What it could mean, in fact, is surrendering a good portion government power to a central bank the does not guarantee it will work in the best interest of the nation. Therefore, the literature recommends saying “no” for the single currency with no vacillation or referendum that could biased or without leaving the decision open. There are also two myths that are worth looking at. One is the British refusal to join the EMU will affect trade and investment.
This seems to be the belief across the board in Britain. For this to happen the members nations would have to retaliate deliberately, which might not be the case. On the other hand looking at the trade deficit itself will tell they have more to lose than Britain, as they are selling more to B than they are buying. When it comes to the investment it is the return that attracts investors, which means the chance that anyone will give their back to a good return on investment could be non-existent.
The danger according to the literature could stem only if the nation becomes less attractive for trade and investment and that could only be instigated by joining the single currency regime. Myth number two is if the single currency adoption takes place by Europe without Britain, London’s financial sector will encounter a calamity. This could be true if the pound becomes insignificant when compared to the euro and that will affect the robust financial sector in London.

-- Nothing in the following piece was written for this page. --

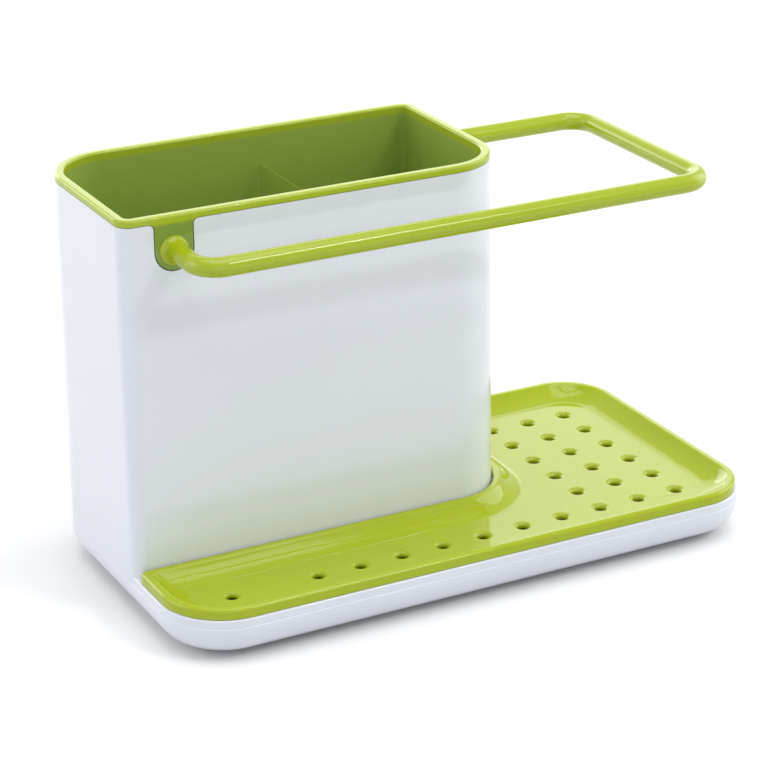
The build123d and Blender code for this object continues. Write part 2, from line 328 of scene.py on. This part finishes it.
# Each column of drains is cut through, so that no face goes right round a drain.
bpy.ops.object.mode_set(mode="EDIT")
for column in range(DRAIN_COLUMNS):
    bpy.ops.mesh.select_all(action="SELECT")
    drain_x = base_right - DRAIN_FROM_RIGHT - column * DRAIN_SPACING
    bpy.ops.mesh.bisect(plane_co=(drain_x, 0, 0), plane_no=(1, 0, 0), threshold=CUT_REACH)
bpy.ops.object.mode_set(mode="OBJECT")
for level, rounding in ((tray_floor, MOUTH_ROUNDING), (tray_floor - COUNTERSINK_DEPTH, FOOT_ROUNDING)):
    bpy.ops.object.mode_set(mode="EDIT")
    bpy.ops.mesh.select_mode(type="EDGE")
    bpy.ops.mesh.select_all(action="DESELECT")
    shape = bmesh.from_edit_mesh(tray.data)
    for edge in shape.edges:
        fold = math.degrees(edge.calc_face_angle())
        at_level = all(abs(corner.co.z - level) < LEVEL_REACH for corner in edge.verts)
        edge.select_set(at_level and abs(fold - COUNTERSINK_FOLD) < FOLD_REACH)
    bmesh.update_edit_mesh(tray.data)
    bpy.ops.mesh.bevel(offset=rounding, segments=ROUNDING_STEPS, profile=0.5, affect="EDGES")
    bpy.ops.object.mode_set(mode="OBJECT")
finish_copy(tray, tray_plastic)
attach(tray, "tray")
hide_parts("drip_tray")

# The table is a plain white top. It takes the object's soft shadow, gives the object a little less
# light from below than a white one would, and turns to the white of the studio farther away.
FLOOR_SIZE = 12
FLOOR_SEEN = (0.87, 0.87, 0.87, 1)
FLOOR_BOUNCE = (0.72, 0.72, 0.72, 1)
FLOOR_ROUGHNESS = 0.9
FLOOR_PLAIN_WITHIN = 0.35
FLOOR_WHITE_BEYOND = 0.85
STUDIO_WHITE = (1, 1, 1, 1)


def white_to_sight(tree):
    """One where the camera, the gloss or a clear piece looks, and nought for soft light."""
    path = tree.nodes.new("ShaderNodeLightPath")
    gloss = worked_out(tree, "MAXIMUM", path.outputs["Is Camera Ray"], path.outputs["Is Glossy Ray"])
    return worked_out(tree, "MAXIMUM", gloss, path.outputs["Is Transmission Ray"])


bpy.ops.mesh.primitive_plane_add(size=FLOOR_SIZE, location=(0, 0, 0))
floor = bpy.context.object
floor.name = "floor"
floor_material = bpy.data.materials.new("floor_white")
floor_material.use_nodes = True
floor_tree = floor_material.node_tree
floor_sight = white_to_sight(floor_tree)
floor_place = floor_tree.nodes.new("ShaderNodeTexCoord")
floor_reach = floor_tree.nodes.new("ShaderNodeVectorMath")
floor_reach.operation = "LENGTH"
floor_tree.links.new(floor_place.outputs["Object"], floor_reach.inputs[0])
far_off = soft_step(floor_tree, floor_reach.outputs["Value"], FLOOR_PLAIN_WITHIN, FLOOR_WHITE_BEYOND)
floor_glow = worked_out(floor_tree, "MULTIPLY", far_off, floor_sight)
floor_tone = colour_mix(floor_tree, FLOOR_BOUNCE, FLOOR_SEEN, floor_sight)
floor_shader = floor_tree.nodes["Principled BSDF"]
floor_tree.links.new(floor_tone, floor_shader.inputs["Base Color"])
floor_tree.links.new(floor_glow, floor_shader.inputs["Emission Strength"])
floor_shader.inputs["Emission Color"].default_value = STUDIO_WHITE
floor_shader.inputs["Roughness"].default_value = FLOOR_ROUGHNESS
floor_shader.inputs["Specular IOR Level"].default_value = 0
floor.data.materials.append(floor_material)

# The studio is a white tent: an even fill, and a white that the camera and the gloss see. Six
# broad panels and a narrow strip light the caddy, each aimed a little below its middle.
TENT_FILL = 0.47
LAMP_AIM = Vector((0, 0, 0.05))

world = bpy.data.worlds.new("studio")
bpy.context.scene.world = world
world.use_nodes = True
tent = world.node_tree.nodes["Background"]
tent.inputs["Color"].default_value = STUDIO_WHITE
tent_strength = world.node_tree.nodes.new("ShaderNodeMapRange")
tent_strength.inputs["To Min"].default_value = TENT_FILL
tent_strength.inputs["To Max"].default_value = 1
world.node_tree.links.new(white_to_sight(world.node_tree), tent_strength.inputs["Value"])
world.node_tree.links.new(tent_strength.outputs["Result"], tent.inputs["Strength"])


def softbox(name, around, up, away, size, power):
    """A flat lamp: degrees around from the back by the right, degrees up, metres away, watts."""
    turn, rise = math.radians(around), math.radians(up)
    way = Vector((math.sin(turn) * math.cos(rise), math.cos(turn) * math.cos(rise), math.sin(rise)))
    bpy.ops.object.light_add(type="AREA", location=LAMP_AIM + away * way)
    lamp = bpy.context.object
    lamp.name = name
    lamp.data.shape = "RECTANGLE"
    lamp.data.size, lamp.data.size_y = size
    lamp.data.energy = power
    lamp.rotation_mode = "QUATERNION"
    lamp.rotation_quaternion = (-way).to_track_quat("-Z", "Y")
    lamp.visible_camera = False


softbox("back_panel", around=345, up=14, away=1.8, size=(1.8, 0.8), power=14)
softbox("back_right_panel", around=25, up=22, away=1.8, size=(1.1, 1.0), power=4.6)
softbox("right_panel", around=95, up=25, away=1.8, size=(1.4, 1.3), power=12.5)
softbox("left_panel", around=285, up=20, away=1.8, size=(1.2, 1.0), power=7.6)
softbox("overhead_panel", around=180, up=82, away=1.6, size=(1.4, 1.4), power=14)
softbox("rail_strip", around=149, up=44, away=1.5, size=(0.3, 0.09), power=3.2)
softbox("front_panel", around=195, up=14, away=1.8, size=(1.4, 0.7), power=2.8)

# The camera stands where the photograph was taken from, in front of the caddy to the left and
# about 0.38 m above the table, with its long lens.
CAMERA_PLACE = (-0.3776, -0.6938, 0.3846)
CAMERA_TURNS = (67.343, 0.123, -28.081)
CAMERA_LENS = 122.8
SENSOR_WIDTH = 36
NEAREST_SEEN = 0.01

bpy.ops.object.camera_add(location=CAMERA_PLACE, rotation=[math.radians(turn) for turn in CAMERA_TURNS])
camera = bpy.context.object
camera.name = "camera"
camera.data.lens = CAMERA_LENS
camera.data.sensor_width = SENSOR_WIDTH
camera.data.clip_start = NEAREST_SEEN
bpy.context.scene.camera = camera
bpy.context.scene.view_settings.view_transform = "Standard"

Arresting such fear is easy simply because the dominant currencies in the scene of the financial sectors are mostly foreign ones, other than pound. The attraction of the financial sectors is it is less regulated and taxed than anywhere else in Europe. In addition, joining the single currency will threaten these very advantages London has over the other member nations. Hence, the conclusion in not joining the single currency has an added advantage of even attracting the euro-denominated deals to London, enabling the sector to even thrive more.